## Records for this task
--

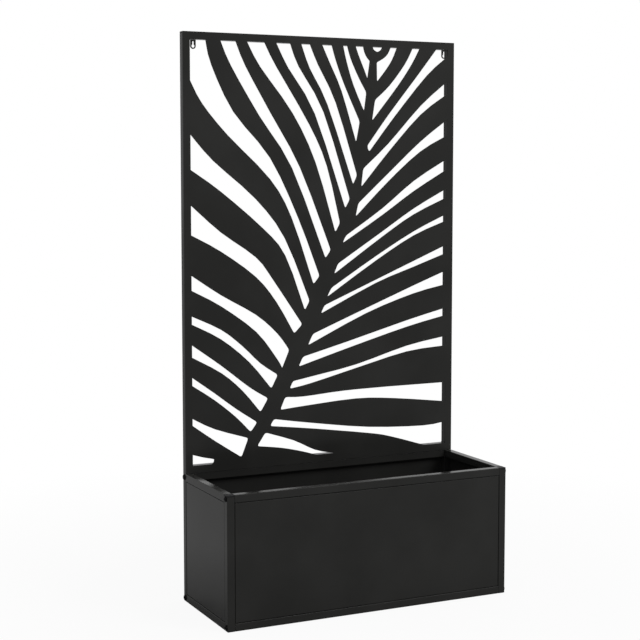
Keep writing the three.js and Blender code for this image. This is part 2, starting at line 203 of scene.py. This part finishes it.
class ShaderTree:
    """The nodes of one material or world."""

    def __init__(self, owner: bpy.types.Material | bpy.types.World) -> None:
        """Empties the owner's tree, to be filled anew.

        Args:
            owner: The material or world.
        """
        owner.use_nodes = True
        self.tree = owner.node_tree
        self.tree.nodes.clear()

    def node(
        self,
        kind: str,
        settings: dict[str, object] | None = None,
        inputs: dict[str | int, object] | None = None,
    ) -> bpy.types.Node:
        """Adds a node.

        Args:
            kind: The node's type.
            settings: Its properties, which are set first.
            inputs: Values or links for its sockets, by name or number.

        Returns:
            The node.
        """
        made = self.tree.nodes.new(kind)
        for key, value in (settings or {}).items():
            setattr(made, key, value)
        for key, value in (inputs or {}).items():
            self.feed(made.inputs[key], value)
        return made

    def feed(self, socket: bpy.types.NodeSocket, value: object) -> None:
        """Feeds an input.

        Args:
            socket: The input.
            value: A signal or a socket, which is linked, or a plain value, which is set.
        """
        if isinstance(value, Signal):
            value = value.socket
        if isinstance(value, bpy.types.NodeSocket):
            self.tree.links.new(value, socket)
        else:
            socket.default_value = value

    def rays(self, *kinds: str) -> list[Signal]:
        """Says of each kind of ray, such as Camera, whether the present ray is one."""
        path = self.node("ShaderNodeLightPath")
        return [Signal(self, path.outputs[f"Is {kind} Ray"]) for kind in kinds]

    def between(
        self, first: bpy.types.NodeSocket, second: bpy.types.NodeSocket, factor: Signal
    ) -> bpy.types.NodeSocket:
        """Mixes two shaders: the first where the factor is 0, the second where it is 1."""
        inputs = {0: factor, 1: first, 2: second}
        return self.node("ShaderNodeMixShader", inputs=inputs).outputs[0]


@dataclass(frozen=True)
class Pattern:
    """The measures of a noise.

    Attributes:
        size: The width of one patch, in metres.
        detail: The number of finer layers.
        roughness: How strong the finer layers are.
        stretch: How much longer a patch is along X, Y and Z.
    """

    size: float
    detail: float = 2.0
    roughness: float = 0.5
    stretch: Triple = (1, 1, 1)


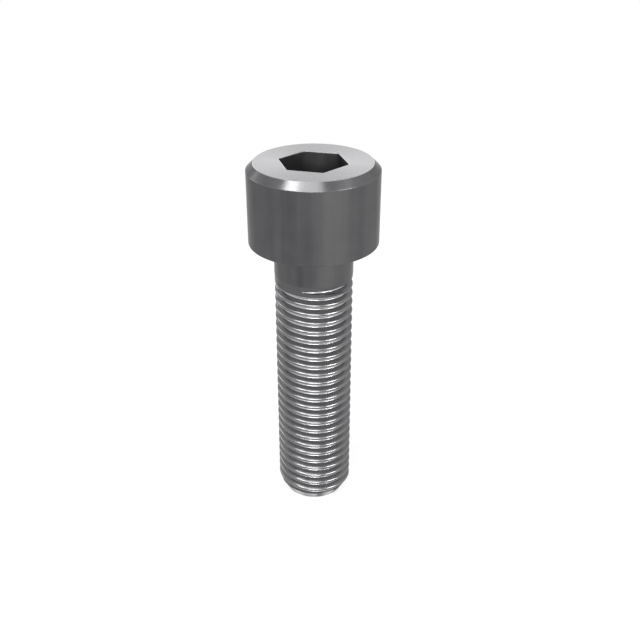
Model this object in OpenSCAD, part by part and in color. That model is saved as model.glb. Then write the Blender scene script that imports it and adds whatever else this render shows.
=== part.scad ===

--

## Exercise task
Word for word, please print every line from the beginning of the records to the line bearing "be filled anew.", counting both ends and stopping there.

## Task response
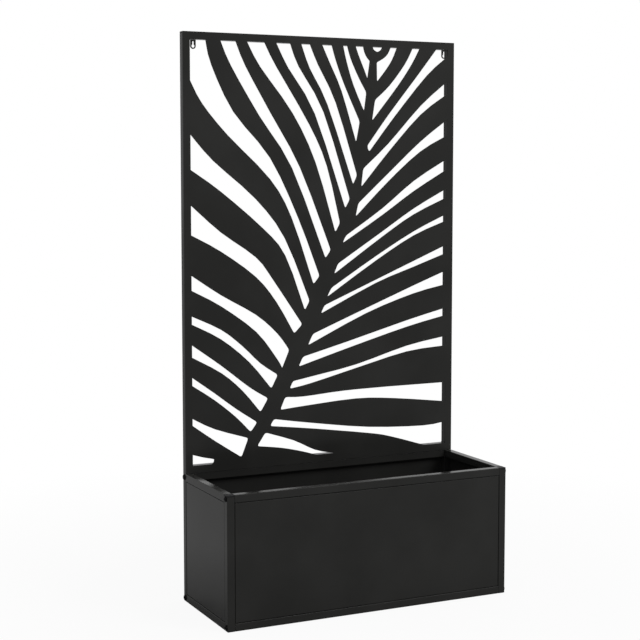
Keep writing the three.js and Blender code for this image. This is part 2, starting at line 203 of scene.py. This part finishes it.
class ShaderTree:
    """The nodes of one material or world."""

    def __init__(self, owner: bpy.types.Material | bpy.types.World) -> None:
        """Empties the owner's tree, to be filled anew.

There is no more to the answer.